2. Copy and Adjust Heuristics, Strategies, Metrics, and Metric Ranges under Selected Goals
(performed jointly by RARE and the architect): Following selection and prioritization of
goals, RARE copies the goals and corresponding heuristics, strategies, and metrics to a
working set of “Derivation Goals” that will become part of the Derivation Plan. While
it is not necessary to modify the heuristics, metrics, and strategies under a selected goal
after being copied from the KB, the architect has the option to prune heuristics, adjust
heuristic weights, prune strategies, prune metrics, adjust metric weights, and change metric
acceptance range values. Such adjustments allow the architect to tailor the plan when
deriving a particular DRA. For example, the architect may want to define subsystems
(collections of DRACs) manually, and thus would want to remove strategies for creating
subsystems. The architect may also modify acceptable metric ranges, since the tolerance
for a metric in the context of a particular project (e.g., “Number of services in DRAC”

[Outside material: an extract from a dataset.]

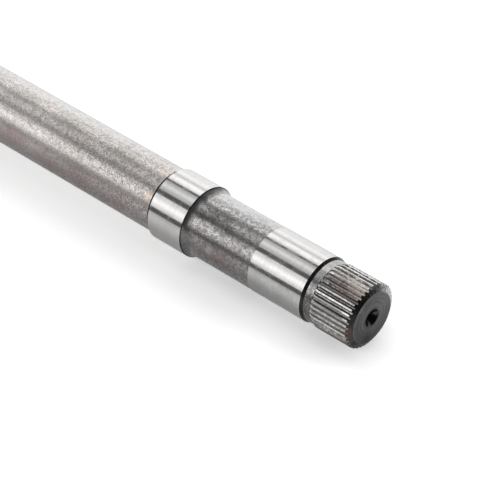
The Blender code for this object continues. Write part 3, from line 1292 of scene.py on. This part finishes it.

must be between 2 and 8) may be more or less than the range defined in the KB.
In most cases, the architect (particularly a novice architect) would accept the guid-
ance offered by the KB. However, given the ability to massage heuristics, strategies, and
metrics, a company may choose to install its own guidelines or an architect may decide
to customize to accommodate project-specific exceptions.
3. Build Derivation Plan (performed by RARE): From the set of goals and associated
heuristics, metrics, and strategies selected by the architect, RARE builds a Derivation
Plan, a sequence of steps that determines when selected strategies can be applied during
derivation.
4. Perform “Static” Strategy Evaluation (performed jointly by RARE and the architect):
Strategies assigned to the Derivation Plan may conflict based on conflict declarations in
each strategy definition. When two strategies conflict, RARE suggests that the strategy
associated with the lower priority goal and/or lower weight heuristic be pruned from the
Derivation Plan. The resulting set of pruned and nonpruned strategies is presented to the
architect for review.
DRA Plan-Execution
The Plan-Execution phase processes the Derivation Plan created during the Plan-Generation
phase by stepping through the sequence of strategies in the plan in an iterative fashion. During
each iteration, relevant strategies from the Derivation Plan are applied and associated metrics are
calculated. Following strategy application and metric calculation, the architect reviews the result-
ing DRA and evaluation results against metrics to determine if the DRA is satisfactory or requires
further refinement. Evaluation of the DRA is based in part on the value of goal satisfaction indices
calculated from low-level metrics. Refinement can continue as long as unexecuted strategies remain
in the Derivation Plan. The processes in this phase (see Figure 10.5) are:
1. Identify Applicable Strategies for the Current Iteration (performed by RARE): For the
current step in the Derivation Plan, determine whether any strategy preconditions are
satisfied based on the input architecture, DRA . Active strategies are added to a pending
n
execution list. If no strategies in the current plan step are active, the subsequent step is
examined. If no more steps are available, the derivation process ends.